Impact investing – which offers social and environmental benefits as well as financial returns – is still developing but the UK’s newly created Impact Investing Institute, created from a merger of two related bodies, is working to accelerate this, as its CEO Sarah Gordon tells Silvia Pavoni.

There are some practical impediments to the growth of impact investing, according to Sarah Gordon, the chief executive of the UK’s Impact Investing Institute. And there is still quite a lot of work to do to define and structure the type of investment that not only meets the wider public’s desire to see money put to good use – in addition to providing returns – but that also offers an exciting way of defining a post-Brexit UK.

On the practical side, she says, just think that a social enterprise would seek, on average, financing of about £50,000 ($65,790), and that this is too little an investment for big players such as pension funds. “So we need to be looking at aggregation vehicles or identifying opportunities at scale for the big pools of capital to invest in,” adds Ms Gordon. This is something the institute is working to solve.


There is also a somewhat confusing universe of information on the subject of impact investing and related products, which needs addressing. “There are lots of initiatives around the world [based upon] impact investing, which are really good. But we need a structure around what we call ‘impact’, and how we describe it and make sure that investors are genuinely being offered impact investment,” says Ms Gordon. “Everybody, from the institutional investor to the retail investor to the ordinary member of the public, needs to have higher quality information about impact investment.”

Influencing policy-makers and regulators is essential too, particularly thinking about the EU’s work on a green taxonomy, which is currently being negotiated between member countries and will define what qualifies as a green financial product. Considered part of a wider push to include environmental, social and governance (ESG) factors in finance, the institute believes that the European definition of green should not be created in isolation from other aspects that are relevant to impact investing.

“One of our really important missions is to make sure that the ‘S’ in ESG is seen as important as the ‘E’ [and that it is] intimately linked with the ‘E’, so that you can’t make a decision for environmental benefit without considering the social costs and the social implications of that decision,” says Ms Gordon.


Furthermore, Ms Gordon explains, there is work to be done around the implementation of the second iteration of the European Markets in Financial Instruments Directive (MiFID II), which offers an unparallelled boost to the sector that must not be wasted.
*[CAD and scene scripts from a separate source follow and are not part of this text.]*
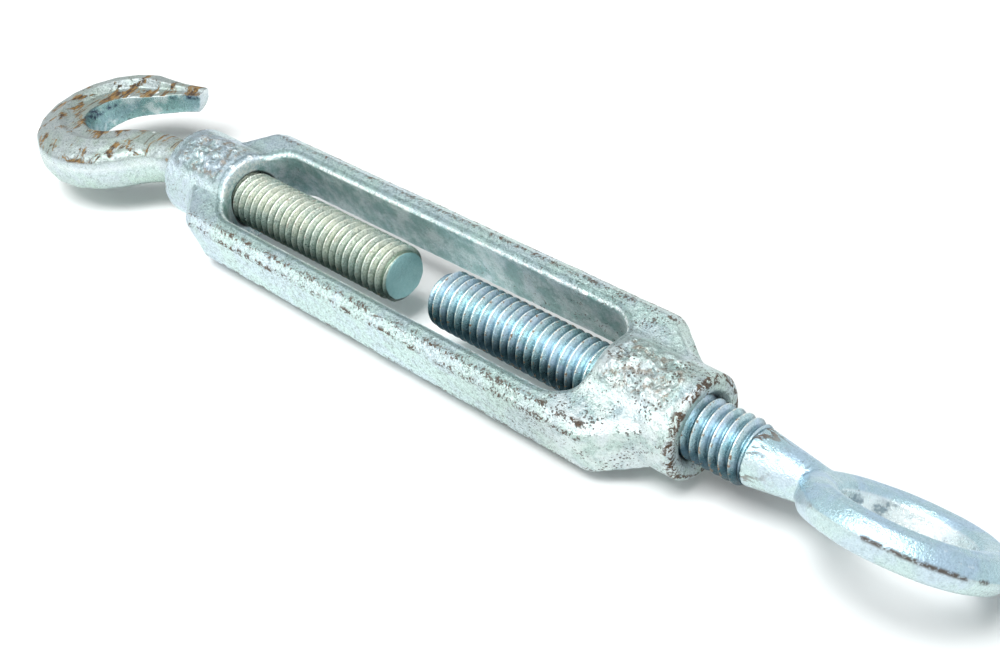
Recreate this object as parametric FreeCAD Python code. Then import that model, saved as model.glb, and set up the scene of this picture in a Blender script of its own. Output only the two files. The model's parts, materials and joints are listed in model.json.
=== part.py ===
import FreeCAD, Part
import math
import os

# A forged hook and eye turnbuckle: an open frame with a threaded boss at each end, a hook bolt and an
# eye bolt. The bolts carry threads of opposite hand, so turning the frame draws both of them in.
# Sizes are in millimetres. The thread axis runs along X, with the hook towards -X. Each piece is drawn
# with the two bars of the frame side by side along Y. Then all of it is rolled about the thread axis
# and set down as it lies on a table, with the origin below the middle of its outer box.

# Thread, half an inch across with twelve turns to the inch
threadDiameter = 12.7
threadPitch = 25.4 / 12
threadDepth = 1.35
threadClearance = 0.05

# Frame
frameLength = 152.4
frameWidth = 32.6
slotWidth = 22.0
slotCornerRadius = 8.0
slotBevel = 1.0
barHeight = 14.4
barBevel = 2.0
bossDiameter = 21.2
bossLength = 21.4
bossBevel = 0.9
boreMouthBevel = 1.3
hookShoulderSetback = 17.6
hookShoulderTaper = 46.0
eyeShoulderSetback = 15.9
eyeShoulderTaper = 37.0
shoulderRadius = 5.0
creaseRadius = 2.7
slotLength = frameLength - 2 * bossLength

# How far the bolts are drawn in: where the hook bolt ends inside the slot, and the gap to the eye bolt
hookInnerEnd = -3.2
boltGap = 12.4

# Hook bolt. The hook's middle line leaves the neck on a sweep, goes around the bowl and ends in a prong
hookThreadLength = 70.0
hookShankLength = 77.3
hookNeckDiameter = 10.2
hookPlane = -11.6
hookSweepRadius = 20.9
hookSweepTurn = 51.8
hookBowlDiameter = 17.0
hookBowlTurn = 207.0
hookBladeWidth = 14.0
hookBladeThickness = 11.0
hookBladeFullness = 3.2
hookSpreadStart = 0.15
hookTaperStart = 0.3
hookProngLength = 14.2
hookTipWidth = 5.4
hookTipThickness = 5.4

# Eye bolt
eyeThreadLength = 78.4
eyeShankLength = 92.5
eyeNeckDiameter = 11.3
eyeWaistDiameter = 7.2
eyePlane = -51.3
eyeHole = 23.3
eyeRingWidth = 7.3
eyeRingThickness = 7.4
eyeRingFullness = 2.15

# Attitude on the table
restRoll = 15.2

# Numbers of flats around the threads and the forged sections, and of stations along the hook
threadFlatCount = 12
hookFlatCount = 16
eyeFlatCount = 10
sweepStepCount = 5
bowlStepCount = 12
prongStepCount = 3

# How far an edge may lie from where it is looked for
pickMargin = 0.1

X = FreeCAD.Vector(1, 0, 0)
Y = FreeCAD.Vector(0, 1, 0)
Z = FreeCAD.Vector(0, 0, 1)
origin = FreeCAD.Vector(0, 0, 0)


def at(x, y, z=0.0):
    return FreeCAD.Vector(x, y, z)


def flat(corners):
    """A flat face with these corners."""
    return Part.Face(Part.makePolygon(corners + [corners[0]]))


def rod(diameter, start, end):
    """A round bar along the thread axis."""
    return Part.makeCylinder(diameter / 2, end - start, at(start, 0), X)


def cone(startDiameter, endDiameter, start, end):
    """A tapered round bar along the thread axis."""
    return Part.makeCone(startDiameter / 2, endDiameter / 2, end - start, at(start, 0), X)


def turned(shape, degrees):
    """The shape, turned end for end in the plane of the bars."""
    shape.rotate(origin, Z, degrees)
    return shape


def upright_edges(shape):
    """The edges of a shape that stand square to the plane of the bars."""
    return [edge for edge in shape.Edges if abs(edge.tangentAt(edge.FirstParameter).z) > 0.9]


def slot_prism():
    """The open slot between the bars, with rounded corners."""
    corner = at(-slotLength / 2, -slotWidth / 2, -bossDiameter)
    block = Part.makeBox(slotLength, slotWidth, 2 * bossDiameter, corner)
    return block.makeFillet(slotCornerRadius, upright_edges(block))


def plate():
    """The forged plate that holds the bars, before the slot is punched. Its ends slope in to the bosses."""
    half = frameWidth / 2
    inner = bossDiameter / 2 - barBevel
    hookShoulder = frameLength / 2 - hookShoulderSetback
    eyeShoulder = frameLength / 2 - eyeShoulderSetback
    hookEnd = hookShoulder + (half - inner) / math.tan(math.radians(hookShoulderTaper))
    eyeEnd = eyeShoulder + (half - inner) / math.tan(math.radians(eyeShoulderTaper))
    corners = [at(-hookEnd, -inner), at(-hookShoulder, -half), at(eyeShoulder, -half), at(eyeEnd, -inner)]
    corners += [at(corner.x, -corner.y) for corner in reversed(corners)]
    block = flat(corners).extrude(Z * barHeight)
    block.translate(Z * -barHeight / 2)
    shoulders = [edge for edge in upright_edges(block) if abs(edge.CenterOfMass.y) > inner + pickMargin]
    block = block.makeFillet(shoulderRadius, shoulders)
    rims = [
        edge for edge in block.Edges
        if abs(abs(edge.CenterOfMass.z) - barHeight / 2) < 0.01
        and abs(edge.CenterOfMass.y) > pickMargin
    ]
    return block.makeChamfer(barBevel, rims)


def boss():
    """The threaded boss towards +X, from inside the slot to its end face."""
    shape = rod(bossDiameter, slotLength / 2 - slotCornerRadius / 2, frameLength / 2)
    rim = [edge for edge in shape.Edges if abs(edge.CenterOfMass.x - frameLength / 2) < 0.01]
    return shape.makeChamfer(bossBevel, rim)


def crease_edges(shape):
    """Where the bosses meet the plate, clear of the slot and of the end faces."""
    found = []
    for edge in shape.Edges:
        middle = edge.valueAt((edge.FirstParameter + edge.LastParameter) / 2)
        on_boss = abs(math.hypot(middle.y, middle.z) - bossDiameter / 2) < 0.02
        past_slot = abs(middle.x) > slotLength / 2 - slotCornerRadius / 2 + pickMargin
        before_end = abs(middle.x) < frameLength / 2 - bossBevel - pickMargin
        if on_boss and past_slot and before_end and abs(edge.CenterOfMass.y) > 1:
            found.append(edge)
    return found


def slot_rims(shape):
    """The edges of the slot along the bars, on both faces of the plate."""
    found = []
    for edge in shape.Edges:
        middle = edge.valueAt((edge.FirstParameter + edge.LastParameter) / 2)
        on_face = abs(abs(edge.CenterOfMass.z) - barHeight / 2) < 0.01
        in_slot = abs(middle.x) < slotLength / 2 and abs(middle.y) < slotWidth / 2 + 0.01
        if on_face and in_slot:
            found.append(edge)
    return found


def frame():
    """The forged frame: two bars, a boss at each end, and a bore through each boss."""
    body = plate().fuse([boss(), turned(boss(), 180)]).removeSplitter()
    body = body.makeFillet(creaseRadius, crease_edges(body))
    body = body.cut(slot_prism())
    body = body.makeChamfer(slotBevel, slot_rims(body))
    boreDiameter = threadDiameter + 2 * threadClearance
    bore = rod(boreDiameter, -frameLength, frameLength)
    mouthDiameter = boreDiameter + 2 * boreMouthBevel
    mouth = cone(boreDiameter, mouthDiameter, frameLength / 2 - boreMouthBevel, frameLength / 2)
    return body.cut([bore, mouth, turned(mouth.copy(), 180)])


def thread_ring(x, diameter):
    """The corners of one many-sided ring around the thread axis."""
    corners = []
    for step in range(threadFlatCount):
        turn = 2 * math.pi * (step + 0.5) / threadFlatCount
        corners.append(at(x, diameter / 2 * math.cos(turn), diameter / 2 * math.sin(turn)))
    return corners


def threaded_rod(start, end):
    """The threaded length of a bolt, with one many-sided ridge for each turn of its thread."""
    turns = round((end - start) / threadPitch)
    advance = (end - start) / turns / 2
    root = threadDiameter - 2 * threadDepth
    rings = [
        thread_ring(start + advance * step, threadDiameter if step % 2 else root)
        for step in range(2 * turns + 1)
    ]
    faces = [flat(rings[0]), flat(rings[-1])]
    for low, high in zip(rings, rings[1:]):
        for step in range(threadFlatCount):
            ahead = (step + 1) % threadFlatCount
            faces.append(flat([low[step], low[ahead], high[ahead], high[step]]))
    shell = Part.makeShell(faces)
    shell.sewShape()
    return Part.makeSolid(shell)


def oval(width, thickness, fullness, count, lead):
    """The corners of a many-sided oval, each as how far across and how far up it lies.

    A fullness of 2 gives an ellipse, and more fills its corners out towards a rectangle.
    """
    corners = []
    for step in range(count):
        turn = 2 * math.pi * (step + lead) / count
        across = math.copysign(abs(math.cos(turn)) ** (2 / fullness), math.cos(turn))
        up = math.copysign(abs(math.sin(turn)) ** (2 / fullness), math.sin(turn))
        corners.append((across * width / 2, up * thickness / 2))
    return corners


def blend(start, end, share):
    """A smooth change from one size to another, which holds still before 0 and after 1."""
    share = min(max(share, 0.0), 1.0)
    return start + (end - start) * share * share * (3 - 2 * share)


def hook_stations():
    """Places along the hook's middle line, each with its heading in radians and its share.

    The share is 0 to 1 along the sweep, 1 to 2 around the bowl and 2 to 3 along the prong.
    """
    bowlRadius = (hookBowlDiameter + hookBladeWidth) / 2
    place = at(-hookShankLength + hookInnerEnd, 0)
    heading = math.pi
    stations = []
    bends = [(hookSweepRadius, hookSweepTurn, sweepStepCount), (bowlRadius, -hookBowlTurn, bowlStepCount)]
    for stage, (radius, degrees, steps) in enumerate(bends):
        turn = math.radians(degrees)
        side = math.copysign(radius, turn)
        centre = place + at(-math.sin(heading), math.cos(heading)) * side
        for step in range(steps):
            angle = heading + turn * step / steps
            outward = at(math.sin(angle), -math.cos(angle)) * side
            stations.append((centre + outward, angle, stage + step / steps))
        heading += turn
        place = centre + at(math.sin(heading), -math.cos(heading)) * side
    ahead = at(math.cos(heading), math.sin(heading))
    for step in range(prongStepCount + 1):
        along = step / prongStepCount
        stations.append((place + ahead * hookProngLength * along, heading, 2 + along))
    return stations


def hook_section(place, heading, share):
    """The hook's section at one station: round at the neck, flat-sided at the bowl, small at the tip."""
    taper = (share - 1 - hookTaperStart) / (2 - hookTaperStart)
    spread = blend(hookNeckDiameter, hookBladeWidth, share - hookSpreadStart)
    width = blend(spread, hookTipWidth, taper)
    thickness = blend(blend(hookNeckDiameter, hookBladeThickness, share), hookTipThickness, taper)
    fullness = blend(2, hookBladeFullness, 2 * share)
    side = at(-math.sin(heading), math.cos(heading))
    corners = [
        place + side * across + Z * up
        for across, up in oval(width, thickness, fullness, hookFlatCount, 0.5)
    ]
    return Part.makePolygon(corners + [corners[0]])


def hook_bolt():
    """The hook bolt: a threaded shank, a round neck and the forged hook in one piece."""
    sections = [hook_section(*station) for station in hook_stations()]
    hook = Part.makeLoft(sections, True, True)
    threadEnd = hookInnerEnd - hookThreadLength
    neck = rod(hookNeckDiameter, hookInnerEnd - hookShankLength, threadEnd)
    shape = threaded_rod(threadEnd, hookInnerEnd).fuse([neck, hook])
    shape.rotate(origin, X, hookPlane)
    return shape


def eye_ring(reach):
    """The ring of the eye, drawn about its own middle, with its inside a true round band."""
    corners = oval(eyeRingWidth, eyeRingThickness, eyeRingFullness, eyeFlatCount, 0.5)
    inward = min(across for across, up in corners)
    middle = eyeHole / 2 - inward
    ring = flat([at(middle + across, 0, up) for across, up in corners]).revolve(origin, Z, 360)
    ring.translate(at(reach + middle, 0))
    return ring


def eye_bolt():
    """The eye bolt: a threaded shank, a neck that tapers and the ring, forged in one piece."""
    start = hookInnerEnd + boltGap
    threadEnd = start + eyeThreadLength
    reach = start + eyeShankLength
    neck = cone(eyeNeckDiameter, eyeWaistDiameter, threadEnd, reach)
    shape = threaded_rod(start, threadEnd).fuse([neck, eye_ring(reach)])
    shape.rotate(origin, X, eyePlane)
    return shape


def laid_down(pieces):
    """The pieces rolled to their attitude on the table, with the origin below their middle."""
    for piece in pieces:
        piece.rotate(origin, X, restRoll)
    box = Part.makeCompound(pieces).BoundBox
    for piece in pieces:
        piece.translate(at(-box.Center.x, -box.Center.y, -box.ZMin))
    return pieces


os.makedirs("parts", exist_ok=True)
pieces = laid_down([frame(), hook_bolt(), eye_bolt()])
for name, piece in zip(["frame", "hook_bolt", "eye_bolt"], pieces):
    piece.exportStep("parts/" + name + ".step")
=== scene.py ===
import bpy
import json
import math
from mathutils import Matrix, Vector, kdtree

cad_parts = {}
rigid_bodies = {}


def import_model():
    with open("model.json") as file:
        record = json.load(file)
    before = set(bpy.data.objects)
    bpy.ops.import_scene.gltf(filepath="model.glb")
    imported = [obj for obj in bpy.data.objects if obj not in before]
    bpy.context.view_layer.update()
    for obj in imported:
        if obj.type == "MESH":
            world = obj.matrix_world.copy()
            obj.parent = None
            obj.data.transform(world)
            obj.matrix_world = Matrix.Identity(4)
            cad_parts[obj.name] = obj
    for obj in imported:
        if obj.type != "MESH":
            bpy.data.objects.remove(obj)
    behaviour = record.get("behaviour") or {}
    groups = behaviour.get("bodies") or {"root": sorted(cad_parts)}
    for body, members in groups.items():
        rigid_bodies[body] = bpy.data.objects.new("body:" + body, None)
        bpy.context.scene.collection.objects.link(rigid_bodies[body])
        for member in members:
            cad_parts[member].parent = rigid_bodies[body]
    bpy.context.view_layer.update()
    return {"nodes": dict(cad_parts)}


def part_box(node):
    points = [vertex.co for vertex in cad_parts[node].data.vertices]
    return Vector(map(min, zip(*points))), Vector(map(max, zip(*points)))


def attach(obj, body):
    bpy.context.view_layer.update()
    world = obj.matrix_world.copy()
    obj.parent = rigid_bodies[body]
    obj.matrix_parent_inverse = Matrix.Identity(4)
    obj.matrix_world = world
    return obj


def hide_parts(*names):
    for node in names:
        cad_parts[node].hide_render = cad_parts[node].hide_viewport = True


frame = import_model()
print("frame loaded")

# how the frame, the hook and the ring lie: rolled about the thread axis, with these middles
lie = {"roll": math.radians(15.2), "middle": sum(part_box("frame"), Vector()) / 2}
hookLie = {"roll": math.radians(3.6), "middle": Vector((-0.111, 0.0001, lie["middle"].z))}
eyeLie = {"roll": math.radians(-36.1),
          "middle": Vector((0.114591, lie["middle"].y, lie["middle"].z))}
# points this close are made one
weld = {"node": 0.000001, "turns": 0.000002, "cut": 0.0000001}


def deselectAll():
    if bpy.context.object and bpy.context.object.mode != "OBJECT":
        bpy.ops.object.mode_set(mode="OBJECT")
    bpy.ops.object.select_all(action="DESELECT")


def pick(piece):
    deselectAll()
    piece.select_set(True)
    bpy.context.view_layer.objects.active = piece


def editAll(piece):
    pick(piece)
    bpy.ops.object.mode_set(mode="EDIT")
    bpy.ops.mesh.select_all(action="SELECT")


def applyModifier(piece, kind, **settings):
    pick(piece)
    modifier = piece.modifiers.new(kind.title(), kind)
    for key, value in settings.items():
        setattr(modifier, key, value)
    bpy.ops.object.modifier_apply(modifier=modifier.name)


def copyNode(nodeName, pieceName):
    piece = bpy.data.objects.new(pieceName, frame["nodes"][nodeName].data.copy())
    bpy.context.scene.collection.objects.link(piece)
    piece.data.materials.clear()
    editAll(piece)
    bpy.ops.mesh.remove_doubles(threshold=weld["node"])
    bpy.ops.object.mode_set(mode="OBJECT")
    return piece


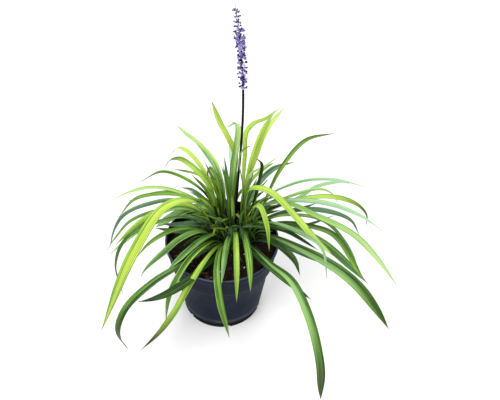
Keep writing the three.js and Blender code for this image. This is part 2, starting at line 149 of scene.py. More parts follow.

The directive requires investment managers and financial advisers to ask about clients’ ESG preferences. “It could be a box-tick exercise or it could be a real game changer,” says Ms Gordon. In association with trade bodies, the institute is planning a training programme to ensure that it is the latter.

Will this programme be derailed by the UK’s exit from the EU jurisdiction? “The assumption has been that MiFID II will be remaining in force and be mirrored by UK regulation,” says Ms Gordon, but she concedes that this might not happen.

“There’s an enormous opportunity, as well as the obvious disadvantages of Brexit. We can have some really interesting conversations about what kind of financial services industry we want, and what will differentiate the UK financial services industry from Europe and from the rest of the world. And I really think that ESG and impact could be one of the things [for which] the UK financial services industry really becomes known, recognised and valued.”

The Impact Investment Institute was launched in November 2019 and merges the Implementation Taskforce for Growing a Culture of Social Impact Investing in the UK, led by Dame Elizabeth Corley, former CEO of Allianz Global Investors, with the UK National Advisory Board on Impact Investing, led by Sir Harvey McGrath, former chair of Man Group and Prudential, and chair of Big Society Capital.

Sarah Gordon is the CEO of the IMPACT INVESTING INSTITUTE and the former BUSINESS editor of the Financial Times.